Kimberly Daniels, a member of our Emerging Fellows program identifies players that could likely affect the world-power game in her fourth blog post. The views expressed are those of the author and not necessarily those of the APF or its other members.

 

India, Iran, and Turkey are three regional powers being wooed as part of U.S., Russian, and Chinese geopolitical agendas. How they align their aspirations with the civilizational values of the U.S., Russia, and China may upset the balance of power. One of these or other stakeholders could influence a world-power pivot to Eurasia’s Heartland.

 

To advance their respective civilizational values, the U.S., Russia, and China have extended their rivalry through India, Turkey, and Iran. The U.S., an ally to Israel, firmly defends the values of Western European civilization. She seeks to cozy up with India in Asia and desires Turkey to support her interests in the Middle East. Russia is a self-described Eurasian civilization state. She’s friendly with Iran, pursues an alliance with India, and is improving relations with Turkey. China has been characterized as a civilization state due to her historical heritage, religious diversity, and distinct cultural identity. Despite border disputes with India, she aims to preserve their cultural and economic exchange, dating back to the Old Silk Road. She sweetens relations with Turkey through increased trade and wants Iran as a strategic partner. These regional powers could play critical roles in shifting the balance of world power.

 

An aspiring emergent global superpower determined to safeguard her borders, India has civil relations with the U.S., Russia, and China. Her foreign-policy agenda is aligned with a multipolar power balance. Supposedly, India is moving away from some Western values — liberalism, individualism, and secularism — that conflict with traditional Indian culture. Yet, she may promote U.S. and Japanese interests in Asia. India could counter China’s encroachment into Central Asia through the Belt and Road Initiative (BRI). Still, for her security, India will “make nice” with China, including joining China’s Shanghai Cooperation Organization (SCO). Recently, India purchased Russia’s S-400 missile defense system against strong U.S. objections and sanctions.
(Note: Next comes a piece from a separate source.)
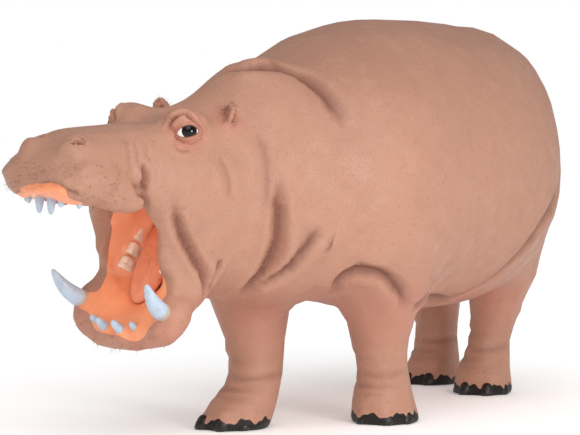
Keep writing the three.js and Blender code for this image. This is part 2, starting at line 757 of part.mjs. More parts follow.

Her bilateral relationship with Russia across mutual interests likely will mean continued economic, political, security, and nuclear cooperation in the future.

 

Turkey is a wild card and complicates the rivalry between the U.S., Russia, and China with her own aspirations. A NATO member and Western ally against communism during the Cold War, she aspires to be a major regional power. Even so, she faces a Kurdish rebellion, Greek territorial disputes, and threatening Iranian power. Potentially, Turkey may stabilize the Middle East and contain Russia’s expanding influence. Still, she defied U.S. expectations and joined Russia in backing rebels in the Syrian War. Having secured Russia’s S-400 missile defense system, she is abandoning Western liberal democracy and embracing authoritarian rule. Plans to connect Turkey’s Middle Corridor transportation network with the BRI supports China’s trade ambitions in Eurasia. But how they address a bilateral trade deficit that favors China could better or sour their relationship.

 

Supported by Russia and China, Iran seemingly has hegemonic aspirations of being the central regional power in the Middle East and Central Asia. However, her increased involvement in Lebanon, Iraq, and Syria has incited Israel’s military opposition. She rejects westernization and strategizes to limit U.S. influence in Central Asia. Trade with Russia is Iran’s saving grace, given the destabilizing impacts of U.S. economic sanctions to deter her from amassing nuclear weapons. Yet, despite their reciprocal friendliness, Russia refused Iran’s request for a S-400 missile defense system. While Iran sought but was denied full membership in the SCO, it’s likely she will stay connected to China through economic and cultural exchanges along the BRI. Their bilateral relationship could solidify Iran as China’s strategic partner in the area. 

 

India, Turkey, and Iran add to the complex rivalry between the U.S., Russia, and China. Will these regional powers or other stakeholders influence a world-power pivot to the Eurasia’s Heartland? Understanding the forces that could drive or block change is key to reducing uncertainty.